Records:
========

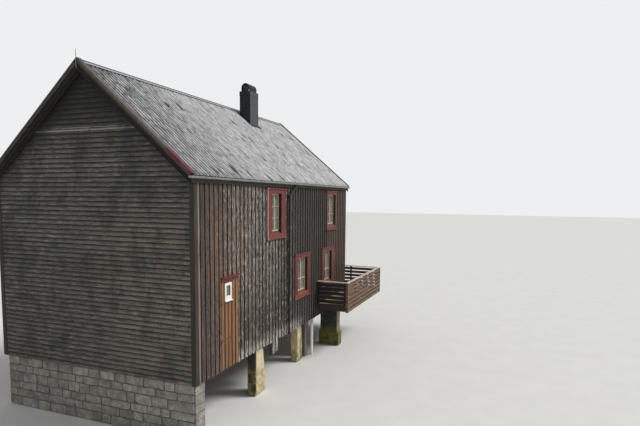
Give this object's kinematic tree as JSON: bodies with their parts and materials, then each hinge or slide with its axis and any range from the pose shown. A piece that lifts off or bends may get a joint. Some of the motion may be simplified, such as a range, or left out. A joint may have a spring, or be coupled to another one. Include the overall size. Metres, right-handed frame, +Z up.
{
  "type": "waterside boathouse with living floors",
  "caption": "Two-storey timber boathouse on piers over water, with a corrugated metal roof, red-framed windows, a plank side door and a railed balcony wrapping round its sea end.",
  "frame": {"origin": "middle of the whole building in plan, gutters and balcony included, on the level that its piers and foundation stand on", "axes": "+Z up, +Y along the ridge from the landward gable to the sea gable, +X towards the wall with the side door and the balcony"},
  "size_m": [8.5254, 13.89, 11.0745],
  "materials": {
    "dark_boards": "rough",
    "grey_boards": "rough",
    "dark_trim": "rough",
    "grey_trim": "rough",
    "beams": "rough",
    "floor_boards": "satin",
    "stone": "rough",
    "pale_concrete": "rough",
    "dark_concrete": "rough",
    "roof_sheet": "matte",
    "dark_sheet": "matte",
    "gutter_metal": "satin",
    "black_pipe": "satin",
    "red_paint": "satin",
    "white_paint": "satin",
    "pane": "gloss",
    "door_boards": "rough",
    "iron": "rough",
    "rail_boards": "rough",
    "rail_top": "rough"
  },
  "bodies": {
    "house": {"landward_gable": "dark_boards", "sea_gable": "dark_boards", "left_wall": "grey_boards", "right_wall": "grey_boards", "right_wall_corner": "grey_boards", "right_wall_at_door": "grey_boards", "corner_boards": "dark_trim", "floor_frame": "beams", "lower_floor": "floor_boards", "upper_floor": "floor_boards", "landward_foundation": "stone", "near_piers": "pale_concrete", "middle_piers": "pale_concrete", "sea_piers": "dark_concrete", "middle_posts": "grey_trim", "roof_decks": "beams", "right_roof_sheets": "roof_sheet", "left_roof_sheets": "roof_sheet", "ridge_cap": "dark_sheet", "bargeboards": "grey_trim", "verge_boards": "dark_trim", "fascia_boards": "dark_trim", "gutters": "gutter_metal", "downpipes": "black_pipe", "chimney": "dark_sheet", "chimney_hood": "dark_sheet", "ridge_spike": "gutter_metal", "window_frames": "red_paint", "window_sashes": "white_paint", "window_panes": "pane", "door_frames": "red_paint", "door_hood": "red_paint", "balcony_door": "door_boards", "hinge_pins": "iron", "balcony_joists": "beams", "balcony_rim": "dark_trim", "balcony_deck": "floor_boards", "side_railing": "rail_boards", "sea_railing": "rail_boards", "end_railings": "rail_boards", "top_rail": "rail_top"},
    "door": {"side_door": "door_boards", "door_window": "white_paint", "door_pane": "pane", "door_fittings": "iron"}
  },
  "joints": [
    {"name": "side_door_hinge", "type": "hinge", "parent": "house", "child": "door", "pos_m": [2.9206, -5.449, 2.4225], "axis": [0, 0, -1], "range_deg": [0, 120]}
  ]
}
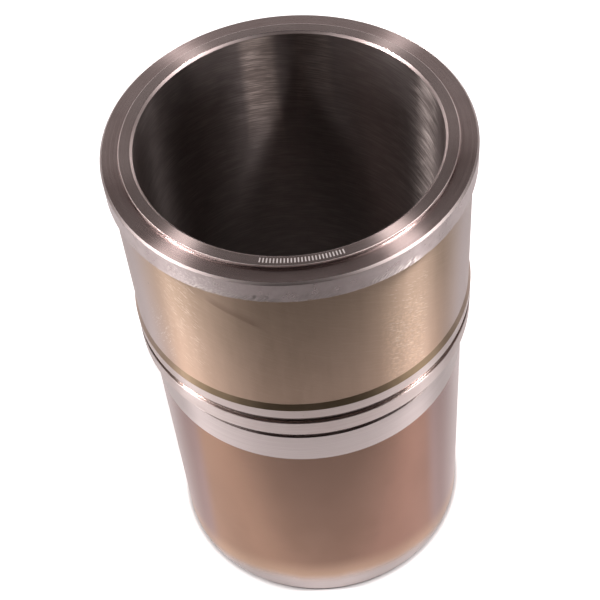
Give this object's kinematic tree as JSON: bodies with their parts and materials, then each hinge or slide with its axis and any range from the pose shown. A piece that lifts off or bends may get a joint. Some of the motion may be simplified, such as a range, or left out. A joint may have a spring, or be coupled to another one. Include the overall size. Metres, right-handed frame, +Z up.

========

→ **OBJECTIVE**: Please reproduce the entire listing, exactly as shown.

→ **SOLUTION**:
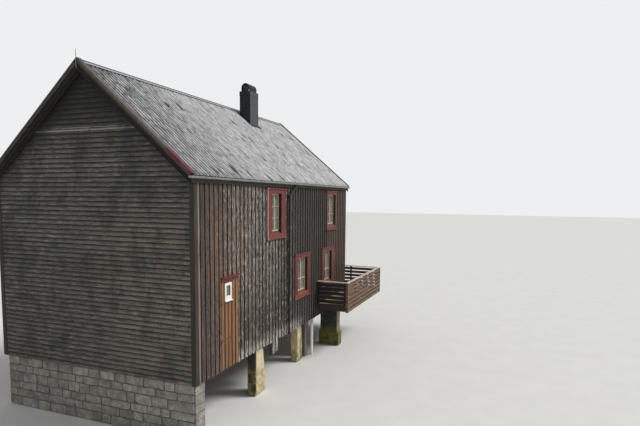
Give this object's kinematic tree as JSON: bodies with their parts and materials, then each hinge or slide with its axis and any range from the pose shown. A piece that lifts off or bends may get a joint. Some of the motion may be simplified, such as a range, or left out. A joint may have a spring, or be coupled to another one. Include the overall size. Metres, right-handed frame, +Z up.
{
  "type": "waterside boathouse with living floors",
  "caption": "Two-storey timber boathouse on piers over water, with a corrugated metal roof, red-framed windows, a plank side door and a railed balcony wrapping round its sea end.",
  "frame": {"origin": "middle of the whole building in plan, gutters and balcony included, on the level that its piers and foundation stand on", "axes": "+Z up, +Y along the ridge from the landward gable to the sea gable, +X towards the wall with the side door and the balcony"},
  "size_m": [8.5254, 13.89, 11.0745],
  "materials": {
    "dark_boards": "rough",
    "grey_boards": "rough",
    "dark_trim": "rough",
    "grey_trim": "rough",
    "beams": "rough",
    "floor_boards": "satin",
    "stone": "rough",
    "pale_concrete": "rough",
    "dark_concrete": "rough",
    "roof_sheet": "matte",
    "dark_sheet": "matte",
    "gutter_metal": "satin",
    "black_pipe": "satin",
    "red_paint": "satin",
    "white_paint": "satin",
    "pane": "gloss",
    "door_boards": "rough",
    "iron": "rough",
    "rail_boards": "rough",
    "rail_top": "rough"
  },
  "bodies": {
    "house": {"landward_gable": "dark_boards", "sea_gable": "dark_boards", "left_wall": "grey_boards", "right_wall": "grey_boards", "right_wall_corner": "grey_boards", "right_wall_at_door": "grey_boards", "corner_boards": "dark_trim", "floor_frame": "beams", "lower_floor": "floor_boards", "upper_floor": "floor_boards", "landward_foundation": "stone", "near_piers": "pale_concrete", "middle_piers": "pale_concrete", "sea_piers": "dark_concrete", "middle_posts": "grey_trim", "roof_decks": "beams", "right_roof_sheets": "roof_sheet", "left_roof_sheets": "roof_sheet", "ridge_cap": "dark_sheet", "bargeboards": "grey_trim", "verge_boards": "dark_trim", "fascia_boards": "dark_trim", "gutters": "gutter_metal", "downpipes": "black_pipe", "chimney": "dark_sheet", "chimney_hood": "dark_sheet", "ridge_spike": "gutter_metal", "window_frames": "red_paint", "window_sashes": "white_paint", "window_panes": "pane", "door_frames": "red_paint", "door_hood": "red_paint", "balcony_door": "door_boards", "hinge_pins": "iron", "balcony_joists": "beams", "balcony_rim": "dark_trim", "balcony_deck": "floor_boards", "side_railing": "rail_boards", "sea_railing": "rail_boards", "end_railings": "rail_boards", "top_rail": "rail_top"},
    "door": {"side_door": "door_boards", "door_window": "white_paint", "door_pane": "pane", "door_fittings": "iron"}
  },
  "joints": [
    {"name": "side_door_hinge", "type": "hinge", "parent": "house", "child": "door", "pos_m": [2.9206, -5.449, 2.4225], "axis": [0, 0, -1], "range_deg": [0, 120]}
  ]
}
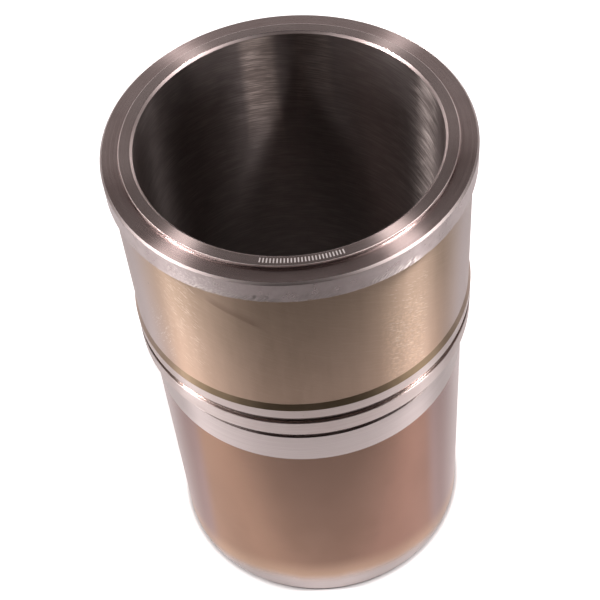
Give this object's kinematic tree as JSON: bodies with their parts and materials, then each hinge or slide with its axis and any range from the pose shown. A piece that lifts off or bends may get a joint. Some of the motion may be simplified, such as a range, or left out. A joint may have a spring, or be coupled to another one. Include the overall size. Metres, right-handed frame, +Z up.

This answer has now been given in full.